Jonathan Moreno, MD PhD

My research focus is on utilizing computational approaches to mathematically describe the biology of ion channels, which are critically important for cellular excitability. These models allow us to design better treatment strategies for the pharmacological management of heart failure and arrhythmia. Using computational tools and clinical datasets, I also am interested in drug-repositioning – using old drugs for new targets in novel ways. My current project is focused on building a computational model of the cardiac Na+ channel that incorporates voltage clamp fluorometry data (VCF) to track voltage-sensing domain (VSD) movement of the Na+ channel during an action potential. By incorporating VSD kinetics into a multi-scale model of the heartbeat, we can better understand the molecular movements that drive antiarrhythmic efficacy (or failure) of certain long-QT mutation carriers in response to commonly prescribed anti arrhythmic drugs.

Recent Publication:

Mangold KE, et al. (2017) Mechanisms and models of cardiac sodium channel inactivation, Channels, 11:6, 517-533, DOI: 10.1080/19336950.2017.1369637.

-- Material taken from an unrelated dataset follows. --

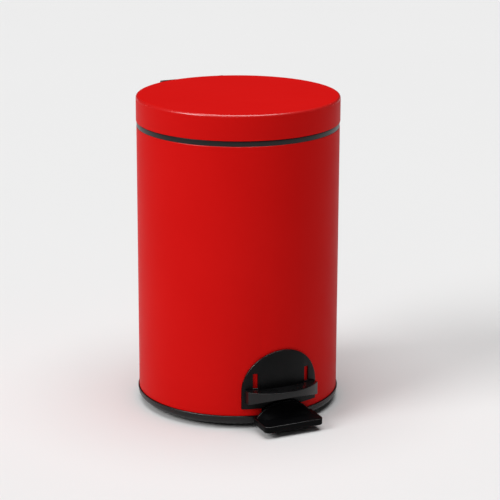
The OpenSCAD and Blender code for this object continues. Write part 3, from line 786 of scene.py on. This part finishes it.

Arthur Sletten, MD, PhD Candidate

Excess lipid uptake and metabolism cause cell dysfunction and death in a process called lipotoxicity. Our laboratory has identified several novel genes that regulate lipotoxicity, and my project focuses on one of these genes, the small nucleolar hosting gene 3 (snhg3). Disruption of snhg3 protects cells from lipotoxic cell death through rewiring of glucose metabolism. Ongoing work seeks to identify the molecular underpinnings of this phenotype and investigate the role of the snhg3 locus in models of in vivo lipotoxicity.

Recent Publications:

Li, M. W., et al. Nuclear export factor 3 regulates localization of small nucleolar RNAs. J Biol Chem. 2017 292:20228-20239.

Schott, M. B., et al. beta-Adrenergic induction of lipolysis in hepatocytes is inhibited by ethanol exposure. J Biol Chem. 2017 292:11815-11828.

Sletten AC, et al. Manifestations and mechanisms of myocardial lipotoxicity in obesity. J Intern Med. 2018 Jan 13. doi: 10.1111/joim.12728. [Epub ahead of print].